Varanasi’s ‘green’ women warriors battle social evils
Meet the members of Varanasi’s Green Group, whose interventions in containing evils such as alcohol abuse and gambling is transcending the borders of their village and fast spreading to adjoining villages and towns.india Updated: Feb 13, 2017 23:28 IST
It’s a leisurely Sunday afternoon in Khushiyari village, around 12 kilometers from the district headquarters in Varanasi. A group of men is busy gambling under the shade of a tree besides the community hall.
Suddenly, there is panic in the group as the men start disbursing, hiding the cards in their ‘lungis’. Within minutes, they are either home or have found a place to squat near roadside eateries.

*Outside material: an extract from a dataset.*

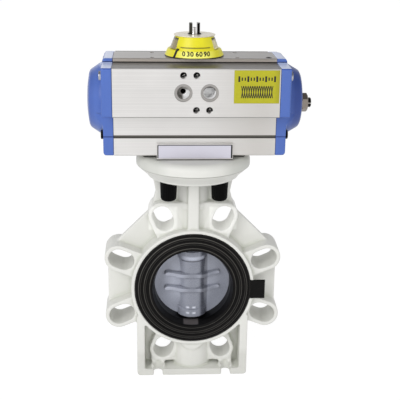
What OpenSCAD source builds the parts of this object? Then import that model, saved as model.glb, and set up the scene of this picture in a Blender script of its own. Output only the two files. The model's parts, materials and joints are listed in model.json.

Before a stranger in the village, like the HT team, realised what prompted the gamblers to flee, a group of around 25 women in dark green sarees crosses the area, shouting anti-hooch and anti-gambling slogans.
They are all local women, mostly housewives. But they are a class apart from other women in the area. They did not go to school but are literate. They are skilled in martial arts and are enrolled as “Police Mitr” (friends of police).
Meet the members of Varanasi’s Green Group, whose interventions in containing evils such as alcohol abuse and gambling is transcending the borders of their village and fast spreading to adjoining villages and towns.
Impressed by them, the Varanasi administration has engaged the group in generating awareness in areas that witnessed low voter turnout in the last polls.
Amid the cacophony of political campaigns by various parties, the group members are regularly seen in Varanasi, enticing people through folk songs to vote . “Suna ho bhaiya, Suna ho behna, maan le tu hamaar kehna; voting ke din ghar mat rahna varna paanch saal padega sehna. Suna ho bhaiya, suna ho behna, sabke vote deveke kehna; Agar koee roke toke , 100 number par call karna,” sing the women as they urge people to exercise franchise.
Says Asha Devi, a Green Group member, “Barely two years ago, we were like ordinary rural women whose lives were confined to the kitchen and suffering the atrocities of alcoholic husbands. Then Hope Welfare Trust (HWT) members transformed our lives.”
Formed and run by a few ex-students of Banaras Hindu University and JNU, HWT began its intervention in Khusiyari village in 2015 by educating children and women who dropped out of school. “We learnt that alcohol abuse and gambling was ruining families. Besides making women literate, we groomed them to take on the social malady like Bundelkhand’s Gulabi gang,” said HWT president Ravi Mishra.